▶ _Task goal_: Begin with the first line of the listing and quote every line through the one containing "const EASING = 76;"; give only those lines.

▶ _Given material_:

_ _ _ _

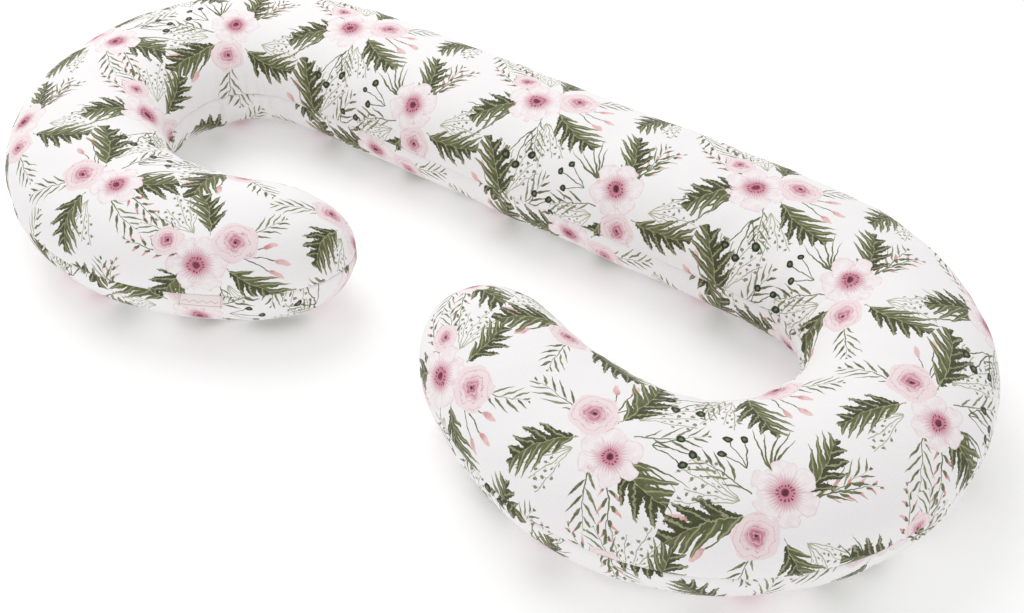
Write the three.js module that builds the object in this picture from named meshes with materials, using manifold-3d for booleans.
// C-shaped nursing and support pillow: a hollow-fibre core in a sewn inner case, inside a removable printed
// cover of two mirrored panels that closes with a coil zip in the outer seam of the straight back.
// Millimetres, +Z up. The pillow lies flat: X runs along the straight back, the two legs curl round to -Y.
import * as THREE from "three";
import { mergeVertices } from "three/addons/utils/BufferGeometryUtils.js";
import Module from "manifold-3d";

const wasm = await Module();
wasm.setup();

// ---------------------------------------------------------------- driving dimensions
// Plan of the tube's centre line, one half of it from the middle of the back to the tip of a leg.
const BACK_HALF = 421; // from the middle of the back to where the bend begins
const BOW_RADIUS = 1150; // the back bows gently beyond the zip
const BEND_RADIUS = 211; // the turn that brings the leg round
const BEND_ANGLE = 80; // degrees
const RETURN_RADIUS = 234; // the turn opens out a little towards the leg
const RETURN_ANGLE = 104; // degrees
const LEG_RADIUS = 421; // the leg keeps curling inwards, more gently
const LEG_ANGLE = 37; // degrees
const EASING = 76; // length over which one curve runs into the next

// Section of the filled tube.
const BACK_WIDTH = 236;
const BEND_WIDTH = 223;
const LEG_WIDTH = 228;
const TIP_WIDTH = 178; // where the rounded end begins to close
const HEIGHT = 168;
const SEAM_HEIGHT = HEIGHT / 2; // the equator seam above the floor
const FLATTENING = 6; // how far the belly is pressed flat by the floor
const SQUARENESS = 0.9; // 1 is an ellipse, less is fuller
const END_CAP = 142; // length over which each end rounds off
const END_FULLNESS = 2.2;

// Layers, from the cover inwards.
const COVER_THICK = 1.0;
const CASE_THICK = 0.8;
const SIDE_EASE = 7.0; // room at the rim for seam allowances and the zip
const FACE_EASE = 0.5;
const CORE_GAP = 0.5;
const SEAM_GAP = 0.3; // between the two panels of a layer

// Zip.
const ZIP_LENGTH = 460; // between the stops
const TAPE_TAIL = 18; // tape beyond the stops
const ZIP_MARGIN = 20; // straight seam beyond each end of the zip
const TAPE_WIDTH = 10;
const TAPE_THICK = 0.7;
const COIL_WIDTH = 2.4;
const COIL_THICK = 1.8;
const CHAIN_GAP = 1.2; // between the two coils, where the slider's web passes
const CLEAR = 0.3; // running clearance
const SLOT_HALF = 5; // the panels' folded edges stand this far from the zip's centre line
const SLOT_TAIL = 6; // slot beyond the stops
const STOP_LENGTH = 2.6;
const SLIDER_LENGTH = 9;
const PLATE_THICK = 1.2;
const WEB_THICK = 0.6;
const BAIL_LENGTH = 6.4;
const BAIL_WIDTH = 1.6;
const BAIL_THICK = 1.0;
const PULL_THICK = 1.2;
const PULL_LENGTH = 26;
const PULL_WIDTH = 6.4;
const PULL_EYE = 4.0; // inside length of the pull's eye

// Labels.
const LABEL_FROM_TIP = 171; // along the centre line
const LABEL_LENGTH = 46;
const LABEL_DEPTH = 14;
const LABEL_THICK = 0.8;
const LABEL_DROOP = 50; // degrees below level
const CARE_FROM_END = 30; // from the closed end of the zip to the middle of the back
const CARE_LENGTH = 34;
const CARE_HEIGHT = 18;
const CARE_THICK = 0.6;

// Resolution.
const BEND_RINGS = 20; // per half, between the straight back and the rounded end
const CAP_RINGS = 6; // per end
const COVER_ANGLES = [0, 7, 20, 35, 52, 71, 90, 109, 128, 145, 160, 173, 180];
const CASE_ANGLES = COVER_ANGLES.filter((_, i) => i % 2 === 0);

const rad = THREE.MathUtils.degToRad;

// ---------------------------------------------------------------- centre line
const STRAIGHT = ZIP_LENGTH / 2 + ZIP_MARGIN; // half of the straight part of the back
const pieces = [
  { length: STRAIGHT + EASING / 2, curve: 0 },
  { length: BACK_HALF - STRAIGHT - EASING / 2, curve: 1 / BOW_RADIUS },
  { length: BEND_RADIUS * rad(BEND_ANGLE), curve: 1 / BEND_RADIUS },
  { length: RETURN_RADIUS * rad(RETURN_ANGLE), curve: 1 / RETURN_RADIUS },
  { length: LEG_RADIUS * rad(LEG_ANGLE), curve: 1 / LEG_RADIUS },
];
const HALF = pieces.reduce((sum, p) => sum + p.length, 0);

function curvature(s) {
  let at = 0;
  let value = pieces[0].curve;
  for (let i = 1; i < pieces.length; i++) {
    at += pieces[i - 1].length;
    const share = THREE.MathUtils.clamp((s - at) / EASING + 0.5, 0, 1);
    value += (pieces[i].curve - pieces[i - 1].curve) * share;
  }
  return value;
}

const STEP = 1;
const path = [{ x: 0, y: 0, turn: 0 }];
for (let s = 0; s < HALF; s += STEP) {
  const last = path[path.length - 1];
  const turn = last.turn + curvature(s + STEP / 2) * STEP;
  const mean = (turn + last.turn) / 2;
  path.push({ x: last.x + Math.cos(mean) * STEP, y: last.y - Math.sin(mean) * STEP, turn });
}

// Centre point and outward direction at arc length s, where a negative s is the mirrored half.
function spine(s) {
  const a = Math.min(Math.abs(s) / STEP, path.length - 1.001);
  const i = Math.floor(a);
  const mix = (key) => path[i][key] + (path[i + 1][key] - path[i][key]) * (a - i);
  const side = s < 0 ? -1 : 1;
  const turn = mix("turn");
  return { x: side * mix("x"), y: mix("y"), nx: side * Math.sin(turn), ny: Math.cos(turn) };
}

function halfWidth(s) {
  const a = Math.abs(s);
  const marks = [
    [STRAIGHT, BACK_WIDTH / 2],
    [HALF * 0.45, BEND_WIDTH / 2],
    [HALF * 0.75, LEG_WIDTH / 2],
    [HALF, TIP_WIDTH / 2],
  ];
  if (a <= marks[0][0]) return marks[0][1];
  const i = marks.findIndex((m) => a <= m[0]);
  const [from, to] = [marks[i - 1], marks[i]];
  return from[1] + (to[1] - from[1]) * THREE.MathUtils.smoothstep(a, from[0], to[0]);
}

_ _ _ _

▶ _In response_:
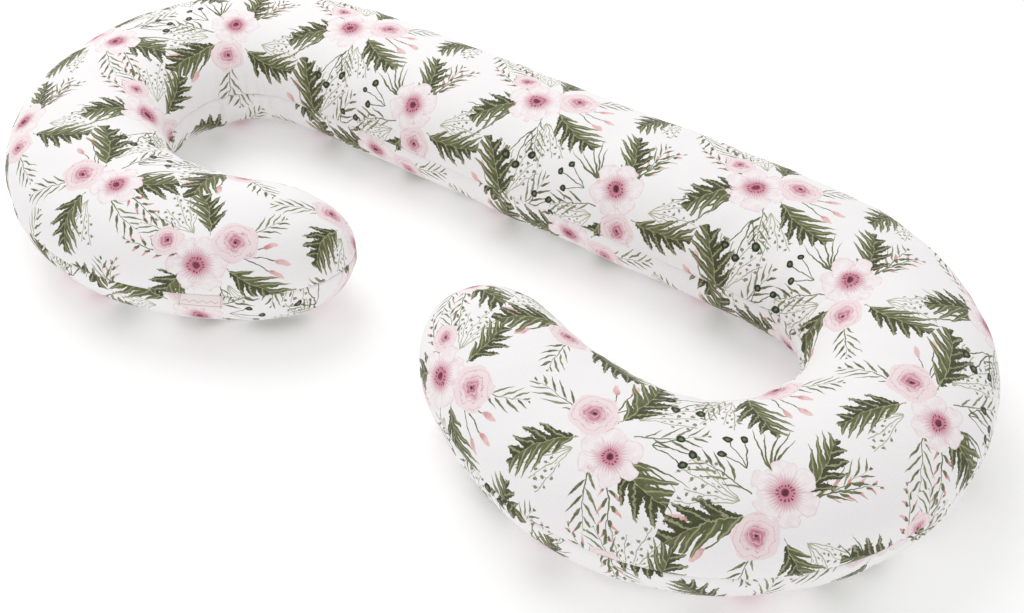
Write the three.js module that builds the object in this picture from named meshes with materials, using manifold-3d for booleans.
// C-shaped nursing and support pillow: a hollow-fibre core in a sewn inner case, inside a removable printed
// cover of two mirrored panels that closes with a coil zip in the outer seam of the straight back.
// Millimetres, +Z up. The pillow lies flat: X runs along the straight back, the two legs curl round to -Y.
import * as THREE from "three";
import { mergeVertices } from "three/addons/utils/BufferGeometryUtils.js";
import Module from "manifold-3d";

const wasm = await Module();
wasm.setup();

// ---------------------------------------------------------------- driving dimensions
// Plan of the tube's centre line, one half of it from the middle of the back to the tip of a leg.
const BACK_HALF = 421; // from the middle of the back to where the bend begins
const BOW_RADIUS = 1150; // the back bows gently beyond the zip
const BEND_RADIUS = 211; // the turn that brings the leg round
const BEND_ANGLE = 80; // degrees
const RETURN_RADIUS = 234; // the turn opens out a little towards the leg
const RETURN_ANGLE = 104; // degrees
const LEG_RADIUS = 421; // the leg keeps curling inwards, more gently
const LEG_ANGLE = 37; // degrees
const EASING = 76; // length over which one curve runs into the next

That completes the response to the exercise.